- _Data block_
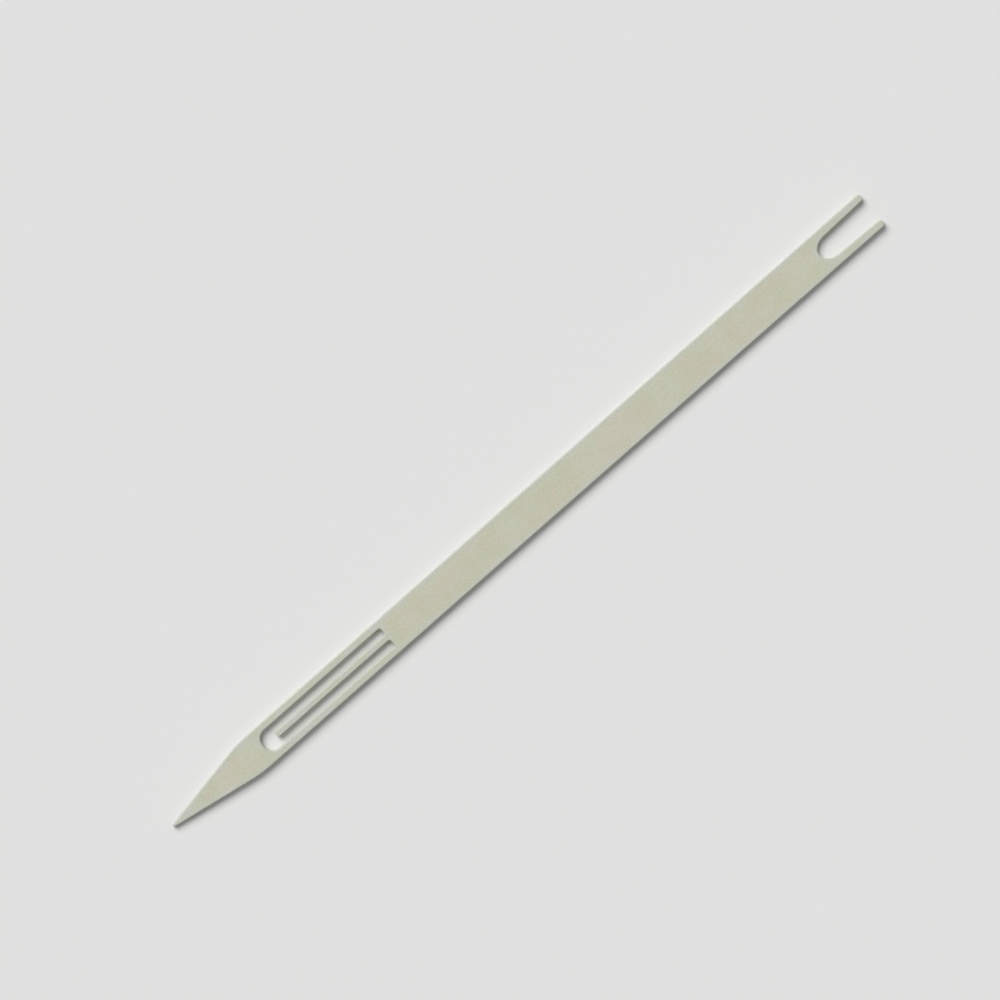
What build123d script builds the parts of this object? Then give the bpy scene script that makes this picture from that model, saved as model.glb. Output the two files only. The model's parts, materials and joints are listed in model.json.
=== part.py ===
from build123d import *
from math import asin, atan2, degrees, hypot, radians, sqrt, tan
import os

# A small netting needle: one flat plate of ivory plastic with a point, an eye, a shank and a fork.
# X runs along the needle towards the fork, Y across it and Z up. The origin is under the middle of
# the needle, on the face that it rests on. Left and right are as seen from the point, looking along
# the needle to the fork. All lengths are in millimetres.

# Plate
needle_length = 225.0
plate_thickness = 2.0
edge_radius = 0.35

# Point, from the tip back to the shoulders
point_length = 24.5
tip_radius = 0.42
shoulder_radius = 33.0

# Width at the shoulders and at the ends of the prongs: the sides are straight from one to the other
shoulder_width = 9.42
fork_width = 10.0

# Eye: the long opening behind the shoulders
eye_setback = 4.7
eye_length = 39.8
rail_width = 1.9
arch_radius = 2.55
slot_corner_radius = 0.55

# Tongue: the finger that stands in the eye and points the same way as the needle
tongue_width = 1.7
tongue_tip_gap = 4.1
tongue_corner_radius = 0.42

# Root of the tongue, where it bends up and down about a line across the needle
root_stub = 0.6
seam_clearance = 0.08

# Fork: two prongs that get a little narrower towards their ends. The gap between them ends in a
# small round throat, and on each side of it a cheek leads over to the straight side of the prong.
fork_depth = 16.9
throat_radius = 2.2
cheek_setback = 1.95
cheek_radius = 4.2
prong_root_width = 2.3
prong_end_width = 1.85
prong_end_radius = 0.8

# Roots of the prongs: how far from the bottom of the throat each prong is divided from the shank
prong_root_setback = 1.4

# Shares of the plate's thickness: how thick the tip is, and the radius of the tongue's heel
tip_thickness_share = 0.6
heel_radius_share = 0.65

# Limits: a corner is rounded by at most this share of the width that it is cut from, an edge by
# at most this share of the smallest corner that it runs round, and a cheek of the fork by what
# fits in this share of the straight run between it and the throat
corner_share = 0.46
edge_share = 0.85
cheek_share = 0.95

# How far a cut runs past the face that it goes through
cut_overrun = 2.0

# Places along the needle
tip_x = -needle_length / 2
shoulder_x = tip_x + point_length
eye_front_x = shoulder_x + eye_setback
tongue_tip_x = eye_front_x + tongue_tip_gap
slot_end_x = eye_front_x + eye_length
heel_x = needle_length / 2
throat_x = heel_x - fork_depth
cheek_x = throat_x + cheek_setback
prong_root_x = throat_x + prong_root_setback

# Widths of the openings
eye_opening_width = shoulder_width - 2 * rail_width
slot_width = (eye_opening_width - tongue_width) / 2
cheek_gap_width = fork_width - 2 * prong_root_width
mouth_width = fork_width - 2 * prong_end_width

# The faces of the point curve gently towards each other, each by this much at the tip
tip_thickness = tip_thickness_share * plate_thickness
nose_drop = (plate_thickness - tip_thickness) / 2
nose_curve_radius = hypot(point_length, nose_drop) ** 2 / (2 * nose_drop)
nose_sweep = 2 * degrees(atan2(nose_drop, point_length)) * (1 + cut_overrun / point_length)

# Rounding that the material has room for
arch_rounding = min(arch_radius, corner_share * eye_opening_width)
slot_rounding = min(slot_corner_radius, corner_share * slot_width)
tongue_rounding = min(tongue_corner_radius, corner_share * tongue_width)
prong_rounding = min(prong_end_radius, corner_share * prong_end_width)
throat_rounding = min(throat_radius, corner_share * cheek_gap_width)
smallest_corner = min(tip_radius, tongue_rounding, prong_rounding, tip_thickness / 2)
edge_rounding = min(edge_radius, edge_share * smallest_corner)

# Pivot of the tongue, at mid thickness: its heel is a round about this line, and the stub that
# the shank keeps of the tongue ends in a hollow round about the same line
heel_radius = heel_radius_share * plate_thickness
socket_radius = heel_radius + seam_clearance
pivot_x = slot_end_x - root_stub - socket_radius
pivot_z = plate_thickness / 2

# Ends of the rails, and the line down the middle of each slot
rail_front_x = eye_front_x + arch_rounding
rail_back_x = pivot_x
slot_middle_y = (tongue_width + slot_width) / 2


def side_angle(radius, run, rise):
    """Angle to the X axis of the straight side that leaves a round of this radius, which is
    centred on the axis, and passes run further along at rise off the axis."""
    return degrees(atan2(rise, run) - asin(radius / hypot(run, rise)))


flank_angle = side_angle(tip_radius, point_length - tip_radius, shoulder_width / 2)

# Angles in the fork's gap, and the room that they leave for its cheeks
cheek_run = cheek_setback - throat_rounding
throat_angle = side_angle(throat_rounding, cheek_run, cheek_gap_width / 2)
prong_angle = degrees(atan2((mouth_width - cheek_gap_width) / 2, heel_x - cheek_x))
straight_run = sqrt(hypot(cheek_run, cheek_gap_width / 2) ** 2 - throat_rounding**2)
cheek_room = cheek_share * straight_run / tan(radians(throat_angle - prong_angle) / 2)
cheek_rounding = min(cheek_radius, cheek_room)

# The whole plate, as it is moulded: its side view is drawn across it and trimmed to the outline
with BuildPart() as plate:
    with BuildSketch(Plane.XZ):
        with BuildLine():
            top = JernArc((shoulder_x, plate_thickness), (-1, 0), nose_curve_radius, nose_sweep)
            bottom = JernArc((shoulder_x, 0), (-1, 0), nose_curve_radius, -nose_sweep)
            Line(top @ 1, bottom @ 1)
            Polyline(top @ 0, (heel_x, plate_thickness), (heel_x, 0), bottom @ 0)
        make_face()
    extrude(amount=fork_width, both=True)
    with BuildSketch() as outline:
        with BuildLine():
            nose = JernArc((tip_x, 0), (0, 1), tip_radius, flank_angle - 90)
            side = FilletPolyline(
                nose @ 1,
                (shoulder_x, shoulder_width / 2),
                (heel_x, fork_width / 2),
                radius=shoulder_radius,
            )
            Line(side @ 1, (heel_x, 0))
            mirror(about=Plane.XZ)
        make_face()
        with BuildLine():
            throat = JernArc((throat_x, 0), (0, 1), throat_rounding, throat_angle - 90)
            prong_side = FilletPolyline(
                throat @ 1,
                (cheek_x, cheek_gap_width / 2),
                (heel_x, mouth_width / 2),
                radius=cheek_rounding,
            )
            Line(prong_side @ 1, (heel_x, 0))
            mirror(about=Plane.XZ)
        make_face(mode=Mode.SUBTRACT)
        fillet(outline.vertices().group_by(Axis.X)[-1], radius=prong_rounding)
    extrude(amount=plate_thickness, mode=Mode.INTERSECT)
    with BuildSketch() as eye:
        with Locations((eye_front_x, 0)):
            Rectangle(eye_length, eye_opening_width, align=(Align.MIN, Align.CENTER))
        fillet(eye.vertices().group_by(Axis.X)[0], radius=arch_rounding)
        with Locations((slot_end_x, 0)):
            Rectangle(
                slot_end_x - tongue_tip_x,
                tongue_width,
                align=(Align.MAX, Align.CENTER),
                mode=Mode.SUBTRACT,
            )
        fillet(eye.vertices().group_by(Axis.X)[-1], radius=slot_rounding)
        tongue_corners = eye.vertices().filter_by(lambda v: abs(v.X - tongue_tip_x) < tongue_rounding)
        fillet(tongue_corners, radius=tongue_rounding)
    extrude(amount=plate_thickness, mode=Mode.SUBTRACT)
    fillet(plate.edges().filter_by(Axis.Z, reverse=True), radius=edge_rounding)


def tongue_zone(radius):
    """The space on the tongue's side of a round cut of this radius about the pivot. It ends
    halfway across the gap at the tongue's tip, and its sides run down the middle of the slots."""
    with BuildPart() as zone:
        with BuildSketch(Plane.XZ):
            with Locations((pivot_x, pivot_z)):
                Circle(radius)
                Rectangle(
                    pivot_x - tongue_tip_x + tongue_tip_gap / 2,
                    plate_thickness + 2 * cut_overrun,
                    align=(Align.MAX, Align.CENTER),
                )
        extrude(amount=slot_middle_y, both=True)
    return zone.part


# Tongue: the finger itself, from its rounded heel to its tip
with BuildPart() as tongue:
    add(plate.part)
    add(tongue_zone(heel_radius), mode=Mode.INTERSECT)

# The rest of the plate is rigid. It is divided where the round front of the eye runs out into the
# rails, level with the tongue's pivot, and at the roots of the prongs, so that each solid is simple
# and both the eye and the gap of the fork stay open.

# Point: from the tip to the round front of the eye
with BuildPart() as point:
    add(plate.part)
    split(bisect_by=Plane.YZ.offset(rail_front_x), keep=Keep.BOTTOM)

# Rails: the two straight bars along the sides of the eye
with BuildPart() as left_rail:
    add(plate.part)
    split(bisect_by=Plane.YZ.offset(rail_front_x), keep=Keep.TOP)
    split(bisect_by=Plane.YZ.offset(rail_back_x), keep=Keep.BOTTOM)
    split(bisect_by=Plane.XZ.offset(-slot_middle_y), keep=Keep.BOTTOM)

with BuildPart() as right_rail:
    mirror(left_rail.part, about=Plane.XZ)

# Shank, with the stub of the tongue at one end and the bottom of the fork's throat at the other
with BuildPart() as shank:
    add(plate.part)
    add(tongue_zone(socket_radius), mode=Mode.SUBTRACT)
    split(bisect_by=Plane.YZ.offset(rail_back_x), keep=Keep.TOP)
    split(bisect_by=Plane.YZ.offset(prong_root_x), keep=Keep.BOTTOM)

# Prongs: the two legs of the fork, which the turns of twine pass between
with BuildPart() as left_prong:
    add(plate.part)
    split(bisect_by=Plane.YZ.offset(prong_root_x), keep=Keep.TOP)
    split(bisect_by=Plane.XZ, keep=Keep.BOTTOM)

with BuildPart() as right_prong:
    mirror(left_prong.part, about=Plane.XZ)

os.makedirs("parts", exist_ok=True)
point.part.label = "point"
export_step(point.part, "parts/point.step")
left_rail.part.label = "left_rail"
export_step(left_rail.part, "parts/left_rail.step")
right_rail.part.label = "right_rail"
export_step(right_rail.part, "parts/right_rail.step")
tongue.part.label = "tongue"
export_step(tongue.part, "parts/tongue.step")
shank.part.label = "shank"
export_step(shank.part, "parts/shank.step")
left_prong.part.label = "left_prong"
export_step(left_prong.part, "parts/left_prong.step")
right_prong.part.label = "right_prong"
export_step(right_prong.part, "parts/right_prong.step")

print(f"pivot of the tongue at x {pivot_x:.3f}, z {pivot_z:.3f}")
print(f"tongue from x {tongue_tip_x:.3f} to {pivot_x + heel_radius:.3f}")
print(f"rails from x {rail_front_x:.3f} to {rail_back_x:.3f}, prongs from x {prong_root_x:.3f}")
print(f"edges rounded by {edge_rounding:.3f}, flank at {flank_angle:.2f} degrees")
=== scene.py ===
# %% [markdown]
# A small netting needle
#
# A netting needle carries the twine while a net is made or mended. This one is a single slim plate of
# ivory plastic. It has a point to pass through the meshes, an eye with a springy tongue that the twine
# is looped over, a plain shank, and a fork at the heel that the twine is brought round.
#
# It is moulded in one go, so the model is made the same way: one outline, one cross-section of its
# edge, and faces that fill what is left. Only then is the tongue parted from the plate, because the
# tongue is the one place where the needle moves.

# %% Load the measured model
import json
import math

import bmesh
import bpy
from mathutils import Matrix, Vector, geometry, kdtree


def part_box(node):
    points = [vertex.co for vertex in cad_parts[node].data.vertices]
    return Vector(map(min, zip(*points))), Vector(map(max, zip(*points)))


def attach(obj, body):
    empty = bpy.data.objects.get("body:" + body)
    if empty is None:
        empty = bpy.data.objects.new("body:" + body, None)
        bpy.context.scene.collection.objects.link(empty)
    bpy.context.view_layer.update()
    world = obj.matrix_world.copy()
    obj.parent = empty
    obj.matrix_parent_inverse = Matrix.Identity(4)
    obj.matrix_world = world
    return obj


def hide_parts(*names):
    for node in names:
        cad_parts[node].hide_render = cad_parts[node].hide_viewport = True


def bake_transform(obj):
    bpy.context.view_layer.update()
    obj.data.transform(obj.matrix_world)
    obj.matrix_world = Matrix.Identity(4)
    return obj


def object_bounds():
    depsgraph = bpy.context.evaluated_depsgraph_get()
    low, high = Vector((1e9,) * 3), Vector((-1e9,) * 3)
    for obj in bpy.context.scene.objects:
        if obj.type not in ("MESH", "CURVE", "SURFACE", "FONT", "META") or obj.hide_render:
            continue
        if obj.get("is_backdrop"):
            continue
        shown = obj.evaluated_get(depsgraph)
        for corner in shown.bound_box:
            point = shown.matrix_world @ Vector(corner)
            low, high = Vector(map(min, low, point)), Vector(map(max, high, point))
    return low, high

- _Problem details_
Reproduce, without alteration, solely the lines beginning at the line that includes "tongue at x" and ending at the line that includes "obj.parent = empty", both lines included.

- _Result of this exercise_
print(f"pivot of the tongue at x {pivot_x:.3f}, z {pivot_z:.3f}")
print(f"tongue from x {tongue_tip_x:.3f} to {pivot_x + heel_radius:.3f}")
print(f"rails from x {rail_front_x:.3f} to {rail_back_x:.3f}, prongs from x {prong_root_x:.3f}")
print(f"edges rounded by {edge_rounding:.3f}, flank at {flank_angle:.2f} degrees")
=== scene.py ===
# %% [markdown]
# A small netting needle
#
# A netting needle carries the twine while a net is made or mended. This one is a single slim plate of
# ivory plastic. It has a point to pass through the meshes, an eye with a springy tongue that the twine
# is looped over, a plain shank, and a fork at the heel that the twine is brought round.
#
# It is moulded in one go, so the model is made the same way: one outline, one cross-section of its
# edge, and faces that fill what is left. Only then is the tongue parted from the plate, because the
# tongue is the one place where the needle moves.

# %% Load the measured model
import json
import math

import bmesh
import bpy
from mathutils import Matrix, Vector, geometry, kdtree


def part_box(node):
    points = [vertex.co for vertex in cad_parts[node].data.vertices]
    return Vector(map(min, zip(*points))), Vector(map(max, zip(*points)))


def attach(obj, body):
    empty = bpy.data.objects.get("body:" + body)
    if empty is None:
        empty = bpy.data.objects.new("body:" + body, None)
        bpy.context.scene.collection.objects.link(empty)
    bpy.context.view_layer.update()
    world = obj.matrix_world.copy()
    obj.parent = empty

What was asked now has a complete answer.